The European countries of the modern era that are most remembered as colonial empires are the United Kingdom, Spain, Portugal, Italy, Netherlands, France, Germany and Belgium. [4] [5]
Portugal began establishing the first global trade network and one of the first colonial empires [6] [7] under the leadership of Henry the Navigator. The empire spread throughout a vast number of territories distributed across the globe (especially at one time in the 16th century) that are now parts of 60 different sovereign states. Portugal would eventually control Brazil, territories such as what is now Uruguay and some fishing ports in north, in the Americas; Angola, Mozambique, Portuguese Guinea, and São Tomé and Príncipe (among other territories and bases) in the North and the Subsaharan Africa; cities, forts or territories in all the Asian subcontinents, as Muscat, Ormus and Bahrain (amongst other bases) in the Persian Gulf; Goa, Bombay and Daman and Diu (amongst other coastal cities) in India; Portuguese Ceylon; Malacca, bases in Southeast Asia and Oceania, as Makassar, Solor, Banda, Ambon and others in the Moluccas, Portuguese Timor; and the granted entrepôt -base of Macau and the entrepôt-enclave of Dejima (Nagasaki) in East Asia, amongst other smaller or short-lived possessions.
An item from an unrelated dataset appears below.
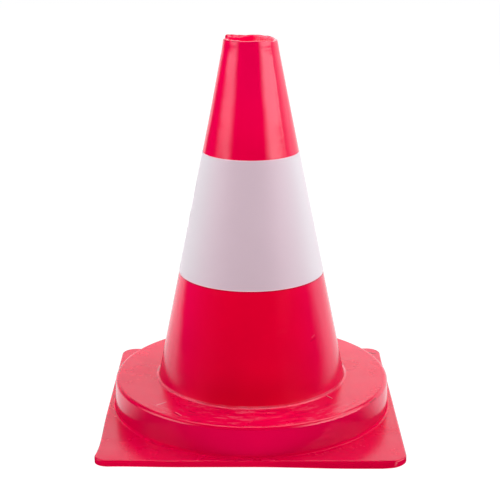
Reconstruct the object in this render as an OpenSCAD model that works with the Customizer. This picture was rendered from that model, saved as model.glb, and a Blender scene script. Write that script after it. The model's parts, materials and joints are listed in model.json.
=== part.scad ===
// Traffic cone: a hollow tapered body stands up through a round plinth on a square foot.
// A white collar wraps the body, and a ballast ring snaps in under the plinth.
// Millimetres, +Z up, origin at the centre of the underside.

/* [Cone body] */
// Height of the tip above the ground
cone_h = 300; // [260:5:340]
// Outside radius at the open tip
tip_r = 20; // [18:0.2:24]
// Outside radius where the cone meets the top of the plinth
foot_r = 75.4; // [68:0.2:76]
// Wall thickness, measured level
wall = 2; // [1.6:0.1:2.6]
// Length of the straight socket at the tip
mouth_len = 8; // [6:1:12]
// Wall thickness around the straight socket
mouth_wall = 2.5; // [2.2:0.1:3]

/* [Base] */
// Side of the square foot
base_w = 233; // [226:1:260]
// Thickness of the square foot
base_t = 5; // [4:0.5:6]
// Corner radius of the square foot
corner_r = 12; // [8:1:20]
// Height of the top of the plinth above the ground
plinth_h = 29; // [28:1:36]
// Gap between the plinth's rim and the side of the square foot
plinth_inset = 6; // [3:0.5:8]
// Thickness of the plinth's side wall
plinth_wall = 3; // [2.5:0.5:3.5]
// Thickness of the deck on top of the plinth
deck_t = 3; // [2.5:0.5:3.5]
// Rounding of the plinth's rim
rim_round = 3.2; // [1:0.2:4]
// Fillet between the plinth's side and the square foot
foot_fillet = 2; // [1:0.5:6]
// Number of snap hooks that hold the ballast ring
hook_count = 6; // [3:1:8]

/* [White band] */
// Height of the band's lower edge
band_z = 117; // [90:1:130]
// Width of the band along the slope
band_w = 99; // [60:1:110]
// Thickness of the band's sheet
band_t = 0.45; // [0.35:0.05:0.6]
// Length of the overlap where the sheet's ends meet, at the back
lap_len = 10; // [6:1:16]

/* [Ballast ring] */
// Height of the ring
ring_h = 17; // [12:1:17]

/* [Hidden] */
$fn = 128;
eps = 0.01;

// Steps along each small arc of an outline
arc_steps = 8;
// Play between pieces that rest on or slide into each other
play = 0.1;

// Cone
taper = (foot_r - tip_r) / (cone_h - plinth_h);
slope = atan(taper);
mouth_r = tip_r - mouth_wall;
shoulder_h = 3;
shoulder_z = cone_h - mouth_len - shoulder_h;
skirt_w = 10;
skirt_t = 2.5;
deck_z = plinth_h - deck_t;
skirt_top = deck_z - play;
skirt_bottom = skirt_top - skirt_t;

// Base
half_w = base_w / 2;
plinth_r = half_w - plinth_inset;
plinth_draft = 2;
plinth_foot_r = plinth_r + (plinth_h - base_t) * tan(plinth_draft);
cavity_r = plinth_r - plinth_wall;
hole_r = foot_r + 2 * play;
bead_r = 0.9;
edge_round = 1.2;
cavity_fillet = 2;
// The fillet runs this far into the foot plate, so that the two surfaces cross
fillet_sink = 0.1;

// Grip grooves under the corners of the foot
groove_w = 1.6;
groove_depth = 1;
groove_pitch = 6;
groove_inner_r = half_w + 6.5;
groove_outer_r = half_w * sqrt(2) - 12;
groove_edge = 5;

// Band
recess = 0.3;
band_top = band_z + band_w * cos(slope);
lap_angle = lap_len / cone_r(band_z) * 180 / PI;

// Ballast ring
ring_top = skirt_bottom - play;
ring_bottom = ring_top - ring_h;
ring_in_r = hole_r + 2.2;
ring_out_r = cavity_r - 1;
ring_chamfer = 1.5;
pocket_count = 12;
pocket_r = 7;
pocket_depth = 6;

// Snap hooks
hook_reach = 3;
hook_h = 3;
hook_angle = 14;

// Outside radius of the cone at height z
function cone_r(z) = tip_r + taper * (cone_h - z);

// Points along an arc in the radius-height plane
function arc(cr, cz, r, a0, a1) = [
    for (i = [0:arc_steps])
        let (a = a0 + (a1 - a0) * i / arc_steps)
        [cr + r * cos(a), cz + r * sin(a)]
];

// Half section of the cone body, from the tip down the outside and back up the inside
function cone_section() = [
    [tip_r, cone_h],
    [cone_r(band_top), band_top],
    [cone_r(band_top) - recess, band_top],
    [cone_r(band_z) - recess, band_z],
    [cone_r(band_z), band_z],
    [foot_r, plinth_h],
    [foot_r, skirt_top],
    [foot_r + skirt_w, skirt_top],
    [foot_r + skirt_w, skirt_bottom],
    [foot_r - wall, skirt_bottom],
    [foot_r - wall, plinth_h],
    [cone_r(shoulder_z) - wall, shoulder_z],
    [mouth_r, cone_h - mouth_len],
    [mouth_r, cone_h]
];

// Half section of the plinth, from the bead round the hole out over the rim and down the side
function plinth_section() = concat(
    [[hole_r, deck_z]],
    arc(hole_r + bead_r, plinth_h, bead_r, 180, 0),
    arc(plinth_r - rim_round, plinth_h - rim_round, rim_round, 90, 0),
    arc(plinth_foot_r + foot_fillet, base_t + foot_fillet - fillet_sink, foot_fillet, 180, 270),
    [
        [plinth_foot_r + foot_fillet, 0],
        [cavity_r, 0]
    ],
    arc(cavity_r - cavity_fillet, deck_z - cavity_fillet, cavity_fillet, 0, 90)
);

// Square outline with round corners
module rounded_square(half, r) {
    square([2 * half, 2 * (half - r)], center = true);
    square([2 * (half - r), 2 * half], center = true);
    for (sx = [-1, 1], sy = [-1, 1])
        translate([sx * (half - r), sy * (half - r)])
            circle(r);
}

// Upright square block with round corners
module rounded_block(half, r, h) {
    linear_extrude(h)
        rounded_square(half, r);
}

// Section of the foot plate from its middle to its side, with the upper edge rounded
module plate_section(width) {
    polygon(concat(
        [[0, 0], [width, 0]],
        arc(width - edge_round, base_t - edge_round, edge_round, 0, 90),
        [[0, base_t]]
    ));
}

// Square foot plate: a slab to each side and a quarter turn at each corner
module foot_plate() {
    straight = 2 * (half_w - corner_r);
    for (side = [0:3])
        rotate([0, 0, 90 * side]) {
            rotate([90, 0, 0])
                linear_extrude(straight, center = true)
                    plate_section(half_w);
            translate([half_w - corner_r, half_w - corner_r, 0])
                rotate_extrude(angle = 90)
                    plate_section(corner_r);
        }
}

// Arc-shaped grooves under the four corners that grip the ground
module grip_grooves() {
    intersection() {
        for (r = [groove_inner_r:groove_pitch:groove_outer_r])
            translate([0, 0, -eps])
                difference() {
                    cylinder(r = r + groove_w / 2, h = groove_depth + eps);
                    translate([0, 0, -eps])
                        cylinder(r = r - groove_w / 2, h = groove_depth + 3 * eps);
                }
        translate([0, 0, -1])
            rounded_block(half_w - groove_edge, corner_r - groove_edge / 2, groove_depth + 2);
    }
}

// Hooks on the plinth's inside wall that snap under the ballast ring
module snap_hooks() {
    hook_top = ring_bottom - play;
    for (i = [0:hook_count - 1])
        rotate([0, 0, 360 * i / hook_count - hook_angle / 2])
            rotate_extrude(angle = hook_angle)
                polygon([
                    [cavity_r + 1, hook_top],
                    [cavity_r - hook_reach, hook_top],
                    [cavity_r - hook_reach, hook_top - 1],
                    [cavity_r + 1, hook_top - hook_h]
                ]);
}

module cone_body() {
    color("crimson")
        rotate_extrude()
            polygon(cone_section());
}

module base() {
    color("crimson") {
        difference() {
            foot_plate();
            translate([0, 0, -1])
                cylinder(r = cavity_r + plinth_wall / 2, h = base_t + 2);
            grip_grooves();
        }
        intersection() {
            rotate_extrude()
                polygon(plinth_section());
            rounded_block(half_w, corner_r, 2 * plinth_h);
        }
        snap_hooks();
    }
}

module white_band() {
    color("whitesmoke") {
        rotate_extrude()
            band_section(0);
        rotate([0, 0, 90 - lap_angle / 2])
            rotate_extrude(angle = lap_angle)
                band_section(band_t - eps);
    }
}

// Half section of the band's sheet, lifted off the cone by lift
module band_section(lift) {
    sheet_in = eps - recess + lift;
    sheet_out = sheet_in + band_t;
    trim = 2 * eps;
    polygon([
        [cone_r(band_z + trim) + sheet_in, band_z + trim],
        [cone_r(band_z + trim) + sheet_out, band_z + trim],
        [cone_r(band_top - trim) + sheet_out, band_top - trim],
        [cone_r(band_top - trim) + sheet_in, band_top - trim]
    ]);
}

module ballast_ring() {
    color("dimgray")
        difference() {
            rotate_extrude()
                polygon([
                    [ring_in_r, ring_bottom + ring_chamfer],
                    [ring_in_r + ring_chamfer, ring_bottom],
                    [ring_out_r - ring_chamfer, ring_bottom],
                    [ring_out_r, ring_bottom + ring_chamfer],
                    [ring_out_r, ring_top - ring_chamfer],
                    [ring_out_r - ring_chamfer, ring_top],
                    [ring_in_r, ring_top]
                ]);
            for (i = [0:pocket_count - 1])
                rotate([0, 0, 360 * (i + 0.5) / pocket_count])
                    translate([(ring_in_r + ring_out_r) / 2, 0, ring_bottom - eps])
                        cylinder(r = pocket_r, h = pocket_depth + eps);
        }
}

cone_body();
base();
white_band();
ballast_ring();
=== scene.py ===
"""Looks of the traffic cone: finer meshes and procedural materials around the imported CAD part.

Metres, +Z up, the ground at Z = 0. The camera stands on the -Y side.
Angles round the cone start at +X and turn towards +Y, so the back is at 90 degrees.
"""

import json
import math
from types import SimpleNamespace

import bmesh
import bpy
import numpy as np
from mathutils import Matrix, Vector, noise


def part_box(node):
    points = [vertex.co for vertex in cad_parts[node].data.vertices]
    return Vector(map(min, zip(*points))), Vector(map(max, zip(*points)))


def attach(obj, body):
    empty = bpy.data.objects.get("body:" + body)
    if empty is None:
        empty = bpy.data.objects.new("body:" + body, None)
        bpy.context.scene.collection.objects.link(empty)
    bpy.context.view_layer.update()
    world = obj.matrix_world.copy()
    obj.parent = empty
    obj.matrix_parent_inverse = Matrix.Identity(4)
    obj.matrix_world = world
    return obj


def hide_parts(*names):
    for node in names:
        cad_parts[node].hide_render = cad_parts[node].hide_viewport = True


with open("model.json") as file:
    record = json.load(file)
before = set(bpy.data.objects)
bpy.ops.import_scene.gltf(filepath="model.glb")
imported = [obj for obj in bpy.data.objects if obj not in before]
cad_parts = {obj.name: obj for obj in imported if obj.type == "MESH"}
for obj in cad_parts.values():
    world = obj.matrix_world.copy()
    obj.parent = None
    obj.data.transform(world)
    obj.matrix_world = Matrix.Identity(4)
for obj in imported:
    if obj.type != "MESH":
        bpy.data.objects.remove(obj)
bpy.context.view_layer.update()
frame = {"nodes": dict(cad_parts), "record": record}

MM = 0.001
TAU = 2 * math.pi
HALF_TURN = math.pi
QUARTER_TURN = math.pi / 2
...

During its Siglo de Oro , the Spanish Empire had possession of Mexico, South America, the Philippines, all of southern Italy, a stretch of territories from the Duchy of Milan to the Netherlands, Luxembourg, and Belgium, parts of Burgundy, and many colonial settlements in the Americas, Africa, and Asia. Possessions in Europe, Africa, the Atlantic Ocean, the Americas, the Pacific Ocean, and East Asia qualified the Spanish Empire as attaining a global presence. From 1580 to 1640 the Portuguese Empire and the Spanish Empire were conjoined in a personal union of its Habsburg monarchs during the period of the Iberian Union, but beneath the highest level of government, their separate administrations were maintained.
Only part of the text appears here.